Them Times by David Weale + many other books by Weale, like The True Meaning of Crumbfest
The Northshore of My Home by Frank J Ledwell, former Poet Laureate of PEI, collection of poems, vignettes, and short stories
The Stand-In by David Helwig
Rink of Dreams by Nancy Russell, children's book, about a young boy who dreams of NHL days
The Master's Wife by Sir Andrew MacPhail. I haven't read this, but MacPhail's homestead is a local historical site, and this would be a non-fiction memoir type of book
I Am an Islander by Patrick Ledwell.

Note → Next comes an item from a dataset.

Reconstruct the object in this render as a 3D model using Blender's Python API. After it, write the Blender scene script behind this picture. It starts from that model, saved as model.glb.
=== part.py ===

Local comedian who pokes fun at us, since he is one of us; also Frank J Ledwell's son
Jane of Lantern Hill / L.M. Montgomery
Jane has been living in Toronto with her rich grandmother and her mother as long as she can remember. She doesn’t even realize her father is still alive and living on Prince Edward Island, until a letter comes asking if she can stay with him for a summer. Her (hateful!) grandmother hates Jane’s father, and all Jane knows is to hate him, and she doesn’t want to go. But, when she meets her dad, she is pleasantly surprised.
I enjoyed this! LM Montgomery’s books are pretty simple, and the end was tied up with a nice bow, but I still enjoyed it, overall.